You can also represent this as a network of states or as a Transition Probability Matrix (TPM), wherein each row tells the probabilities of what will happen if the system is in a particular state at time t. For the system above, its TPM would look like this:
Again, the probabilities are grayscale, with black being p = ~1. But you can confirm this is the same thing as the network visualization of the states above; e.g., state 6 will transition to state 6 with p = 1 (the entry on the bottom right), which is the same as the self-loop above.
Each state can also be conceived of as possible cause or a possible effect. For instance, state 5 can cause state 6 (specified by the black entry in the TPM just above the furthest to the bottom right). You can imagine a little man hopping from one state to another state to represent the system’s causal workings (“What does what?” as it ticks away).
Causation is different from mere observation. To really understand causation, we must intervene. For instance, let’s say the system is sitting in state 6. From observations alone we might think that only state 6 is the cause of state 6 (the self-loop). However, we can intervene directly to verify. Imagine here that we “reach into” the system and set it to a state. This would be like moving our figurine in Snakes and Ladders to a particular place on the board via deus ex machina.
This is sometimes described formally with a “do-operator,” and can written in shorthand as do(5), which would imply moving the system to state 5 (irrespective of what was happening before). If we intervene to “do” state 5, we then immediately see that state 6 is not actually the sole cause of state 6, but state 5 is too, and therefore we know that state 6 is not necessary for producing state 6. It reveals the causal relationship via a counterfactual analysis: “If the system had not been in state 6, what could it have been instead and achieved the same effect?” and the answer is “state 5.”
Ok, I get it. By “system” you mean an abstract machine made of states. And the states can have causal relationships.
Great! But I regret to inform you that each system contains within it other systems. Many, many, many other systems. Or at least, other ways to look at the system that change its nature. We call these “scales of description,” and even for small systems there are a lot of them (technically, the Bell number of its n states). It’s like every system is really a high-dimensional object, and individual scales are just low-dimensional slices.
The many scales of description can themselves be represented by a huge set of partitions. For a system with 3 states, these partitions might be (12)(3) or (1)(2)(3) or (123).
What does a partition like (12)(3) actually mean? Basically, something like: “we consider (12) to be grouped together, but (3) is still its own thing.” A partition wherein everything is grouped into one big chunk, like (123), is an ultimate macroscale. A partition where nothing is grouped together, consisting of separate chunks the exact size of the individual original states, like (1)(2)(3), is a microscale.
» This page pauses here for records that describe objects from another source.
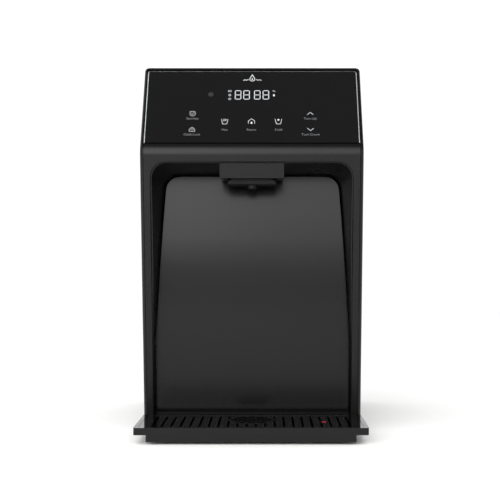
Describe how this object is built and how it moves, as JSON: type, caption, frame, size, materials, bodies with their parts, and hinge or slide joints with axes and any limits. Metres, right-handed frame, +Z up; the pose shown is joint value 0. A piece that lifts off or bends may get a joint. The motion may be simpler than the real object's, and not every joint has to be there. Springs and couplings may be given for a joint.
{
  "type": "countertop water dispenser",
  "caption": "Countertop hot and cold water dispenser with a slanted glass touch panel, an open dispensing alcove and a pull-out drip tray.",
  "frame": {"origin": "on the ground under the middle of the whole object's box, feet on z = 0", "axes": "+X to the right seen from the front, the front with the drip tray faces -Y, +Z up"},
  "size_m": [0.26, 0.38, 0.436],
  "materials": {
    "satin_black": "satin moulded ABS",
    "panel_black": "semi-gloss moulded ABS",
    "tray_black": "gloss moulded ABS",
    "glass_black": "back-painted tempered glass",
    "board": "solder mask on glass epoxy",
    "display": "moulded light frame",
    "rubber": "moulded rubber",
    "silicone": "food-grade silicone",
    "enamel": "black powder coat",
    "steel": "stainless sheet",
    "copper": "drawn copper tube",
    "brass": "turned brass",
    "foam": "moulded polystyrene foam",
    "natural": "natural polypropylene",
    "red": "red moulded plastic",
    "green": "green moulded plastic"
  },
  "bodies": {
    "cabinet": {"front_bezel": "satin_black", "alcove_liner": "satin_black", "splash_panel": "panel_black", "left_side_cover": "satin_black", "right_side_cover": "satin_black", "top_cover": "satin_black", "rear_cover": "satin_black", "base_pan": "enamel", "control_glass": "glass_black", "panel_carrier": "satin_black", "touch_board": "board", "display_module": "display", "nozzle_cover": "satin_black", "nozzle_lip": "satin_black", "outlet_nozzle": "rubber", "uv_lamp": "display", "foot_front_left": "rubber", "foot_front_right": "rubber", "foot_rear_left": "rubber", "foot_rear_right": "rubber", "wall_spacer_left": "rubber", "wall_spacer_right": "rubber", "compressor": "enamel", "compressor_mount": "rubber", "condenser_coil": "copper", "fan_shroud": "satin_black", "filter_drier": "copper", "cold_tank": "steel", "cold_tank_lid": "natural", "evaporator_coil": "copper", "cold_jacket_left": "foam", "cold_jacket_right": "foam", "hot_tank": "steel", "band_heater": "steel", "hot_jacket": "foam", "thermostat": "natural", "hot_valve": "natural", "room_valve": "natural", "cold_valve": "natural", "water_manifold": "natural", "hot_hose": "silicone", "cold_hose": "silicone", "room_hose": "silicone", "inlet_valve": "natural", "water_inlet": "brass", "hot_drain_spout": "natural", "cold_drain_spout": "natural", "board_shelf": "steel", "power_board": "board", "power_inlet": "satin_black", "heat_switch_body": "satin_black", "cool_switch_body": "satin_black"},
    "tray": {"drip_tray": "tray_black"},
    "grille": {"drip_grille": "tray_black"},
    "float": {"float_indicator": "red"},
    "fan": {"fan_rotor": "satin_black"},
    "heat_key": {"heat_rocker": "red"},
    "cool_key": {"cool_rocker": "green"},
    "hot_cap": {"hot_drain_cap": "satin_black"},
    "cold_cap": {"cold_drain_cap": "satin_black"}
  },
  "joints": [
    {"name": "tray_pull", "type": "slide", "parent": "cabinet", "child": "tray", "axis": [0, -1, 0], "range_m": [0, 0.14]},
    {"name": "grille_lift", "type": "slide", "parent": "tray", "child": "grille", "axis": [0, 0, 1], "range_m": [0, 0.03]},
    {"name": "float_rise", "type": "slide", "parent": "tray", "child": "float", "axis": [0, 0, 1], "range_m": [0, 0.005]},
    {"name": "fan_spin", "type": "hinge", "parent": "cabinet", "child": "fan", "pos_m": [0.058, 0.161, 0.1], "axis": [0, 1, 0], "continuous": true},
    {"name": "heat_switch", "type": "hinge", "parent": "cabinet", "child": "heat_key", "pos_m": [-0.1, 0.178, 0.096], "axis": [1, 0, 0], "range_deg": [-16, 0]},
    {"name": "cool_switch", "type": "hinge", "parent": "cabinet", "child": "cool_key", "pos_m": [-0.078, 0.178, 0.096], "axis": [1, 0, 0], "range_deg": [-16, 0]},
    {"name": "hot_cap_turn", "type": "hinge", "parent": "cabinet", "child": "hot_cap", "pos_m": [-0.014, 0.184, 0.034], "axis": [0, 1, 0], "range_deg": [0, 360]},
    {"name": "cold_cap_turn", "type": "hinge", "parent": "cabinet", "child": "cold_cap", "pos_m": [0.014, 0.184, 0.034], "axis": [0, 1, 0], "range_deg": [0, 360]}
  ]
}
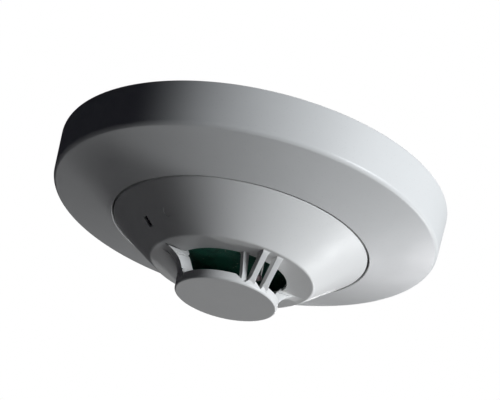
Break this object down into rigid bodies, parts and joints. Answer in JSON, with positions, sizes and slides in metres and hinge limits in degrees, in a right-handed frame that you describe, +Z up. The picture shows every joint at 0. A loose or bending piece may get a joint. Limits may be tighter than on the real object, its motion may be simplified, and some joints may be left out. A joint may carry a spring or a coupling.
{
  "type": "heat detector",
  "caption": "Low-profile ceiling heat detector: a conical head with a caged sensing bead, twist-locked into a wide flanged mounting base.",
  "frame": {"origin": "centre of the mounting base's face against the ceiling", "axes": "+Z up into the ceiling; the sensing cage's legs lie along X and its guard ribs along Y"},
  "size_m": [0.155, 0.155, 0.05],
  "materials": {
    "flange_plastic": "fine satin moulding",
    "base_plastic": "plain moulded",
    "contact_metal": "stamped spring strip",
    "screw_steel": "zinc plated",
    "cover_plastic": "fine satin moulding",
    "housing_plastic": "plain moulded",
    "board_green": "solder mask",
    "blade_metal": "nickel plated",
    "switch_black": "moulded",
    "rotor_plastic": "moulded",
    "chip_black": "moulded epoxy",
    "can_aluminium": "drawn can",
    "reed_glass": "clear tube",
    "led_lens": "diffusing lens",
    "light_pipe": "smoked clear plastic",
    "holder_plastic": "moulded",
    "lead_metal": "tinned wire",
    "bead_epoxy": "dipped epoxy",
    "label_paper": "blank printed film"
  },
  "bodies": {
    "base": {"trim_flange": "flange_plastic", "mounting_base": "base_plastic", "terminal_contact_1": "contact_metal", "terminal_contact_2": "contact_metal", "terminal_contact_3": "contact_metal", "terminal_contact_4": "contact_metal", "wire_clamps": "screw_steel", "terminal_screws": "screw_steel"},
    "head": {"board_screws": "screw_steel", "head_cover": "cover_plastic", "rear_housing": "housing_plastic", "circuit_board": "board_green", "sensor_board": "board_green", "board_connector": "switch_black", "board_spacers": "holder_plastic", "contact_blade_1": "blade_metal", "contact_blade_2": "blade_metal", "contact_blade_3": "blade_metal", "contact_blade_4": "blade_metal", "contact_rivets": "blade_metal", "address_switch_tens": "switch_black", "address_switch_ones": "switch_black", "control_chip": "chip_black", "surge_diode": "chip_black", "chip_resistors": "chip_black", "filter_capacitors": "can_aluminium", "reed_switch": "reed_glass", "status_led_1": "led_lens", "status_led_2": "led_lens", "light_pipe_1": "light_pipe", "light_pipe_2": "light_pipe", "thermistor_holder": "holder_plastic", "thermistor_leads": "lead_metal", "thermistor_bead": "bead_epoxy", "rating_label": "label_paper"},
    "tens_rotor": {"address_rotor_tens": "rotor_plastic"},
    "ones_rotor": {"address_rotor_ones": "rotor_plastic"}
  },
  "joints": [
    {"name": "head_twist", "type": "hinge", "parent": "base", "child": "head", "pos_m": [0, 0, -0.02], "axis": [0, 0, -1], "range_deg": [0, 17]},
    {"name": "tens_turn", "type": "hinge", "parent": "head", "child": "tens_rotor", "pos_m": [-0.0095, 0, -0.009], "axis": [0, 0, 1], "continuous": true},
    {"name": "ones_turn", "type": "hinge", "parent": "head", "child": "ones_rotor", "pos_m": [0.0095, 0, -0.009], "axis": [0, 0, 1], "continuous": true}
  ]
}
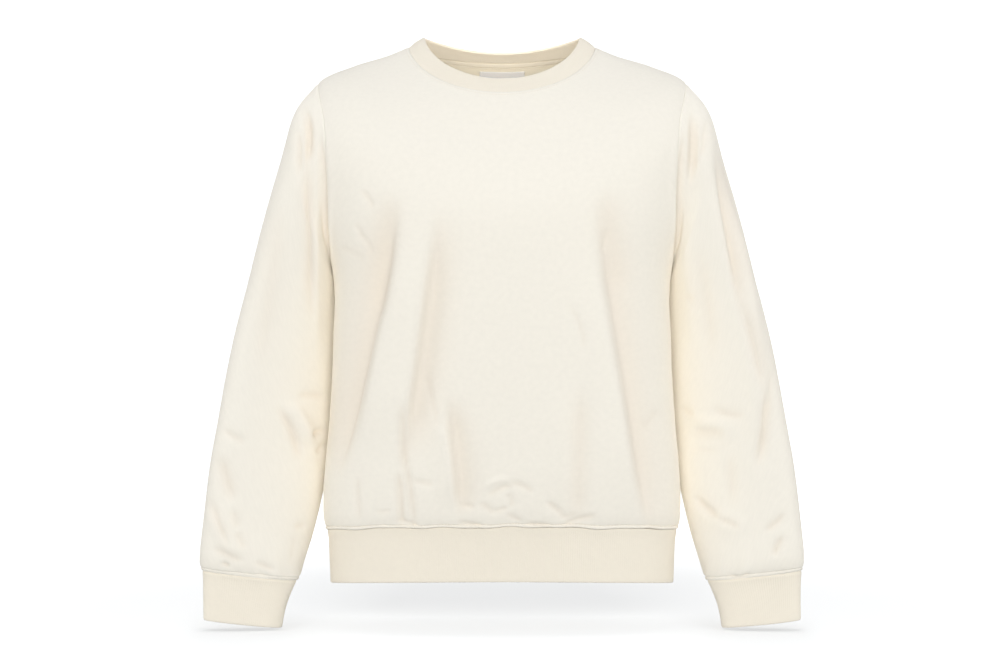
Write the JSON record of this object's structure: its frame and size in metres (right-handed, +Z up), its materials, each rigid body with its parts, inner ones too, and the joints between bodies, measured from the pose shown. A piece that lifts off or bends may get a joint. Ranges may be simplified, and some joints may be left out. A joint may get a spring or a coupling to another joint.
{
  "type": "crewneck sweatshirt",
  "caption": "Hollow long-sleeved crewneck sweatshirt, filled out as worn, with a rib neck, hem band and cuffs, and soft folds down the body and sleeves.",
  "frame": {"origin": "midway between the inner ends of the two shoulder seams, where a wearer's shoulders carry the garment", "axes": "+Z up towards the neck, -Y out of the front, +X to the wearer's left"},
  "size_m": [0.7056, 0.2571, 0.6947],
  "materials": {
    "body_cloth": "matte cream knit",
    "rib_cloth": "matte cream rib knit",
    "tape_cloth": "matte cream woven tape",
    "label_cloth": "smooth bare woven label"
  },
  "bodies": {
    "root": {"front": "body_cloth", "back": "body_cloth", "sleeve_left": "body_cloth", "sleeve_right": "body_cloth", "neck_rib": "rib_cloth", "hem_rib": "rib_cloth", "cuff_left": "rib_cloth", "cuff_right": "rib_cloth", "neck_tape": "tape_cloth", "label": "label_cloth"}
  },
  "joints": []
}
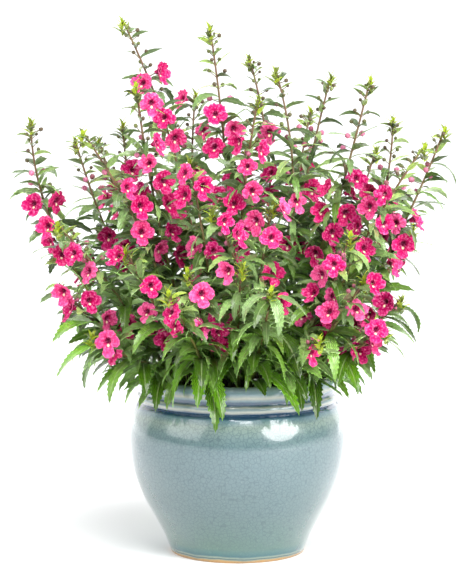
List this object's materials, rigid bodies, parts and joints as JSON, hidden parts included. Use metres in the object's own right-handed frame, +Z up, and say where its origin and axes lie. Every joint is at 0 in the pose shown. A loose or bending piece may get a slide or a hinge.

Here’s every possible partition of a system with a measly five states.
That’s a lot of scales! How do we wrangle this into a coherent multiscale structure?
Mathematically, we can order this set of partitions into a big lattice. Here, a “lattice” is basically just another fancy term for a structure ordered by refinement, as in partitions of the same size (the same “chunkiness”) all in a row together. The ultimate macroscale is at the top, the microscale is at the bottom, and partitions get “chunkier” (more coarse-grained) as you go up. This is the beginning of how we think about multiscale structure.
Here are some different lattices of systems of varying sizes, ranging from just 2 states (left) all the way to 8 states (right).
However, even the lattices don’t give us the entire multiscale structure. They give us a bunch of “group this together” directions. These directions can be turned into actual scales, by which we mean other TPMs that operate like the microscale one, but are smaller (since things have been grouped together).
So TPMs spawn other TPMs? Even small and simple ones?
Exactly. Not to get too biblical, but the microscale is the wellspring from which the multiscale structure emerges.
To identify all the TPMs at higher scales, operationally we kind of just squish the microscale TPM into different TPMs with fewer rows and columns, according to some partition (and do this for all partitions). This squishing is shown below. Importantly, this can be done cleverly in such a way that both dynamics and the effects of interventions are preserved. E.g., if you were to put the system visualized as a Markov chain below in state A (as in do(A)), the same series of events would unfold at both the microscale TPM and the shown macroscale TPM (e.g., given A, the system ends up at D or E after two timesteps, with identical probabilities).

But it should be intuitively obvious that some squishings are superior to others.
Below is an example from our trusty 6-state system. The 6-state system acts as the original “wellspring” microscale TPM, with its visualization as a state machine at the bottom, and its lattice of partitions is in the middle. Also shown are two different scales taken from the same level (the same chunkiness, i.e., from the same row in the lattice of partitions), each with a squished macroscale TPM (seen on the left and right). Again, probabilities are in grayscale. But one macroscale TPM is junk (left), while the other is not (right).
Hmmm, but “junk” seems subjective.
It is. For now.
One job of a theory is to translate subjective judgements like “good” and “bad” into something more formal. The root of the “junk” judgement is because the macroscale TPM is noisy. Luckily, it’s possible to explicitly formalize how much each scale contributes to the system’s causal workings, which is also sensitive to this “noisiness,” and put a number, or score, on each possible scale and its TPM.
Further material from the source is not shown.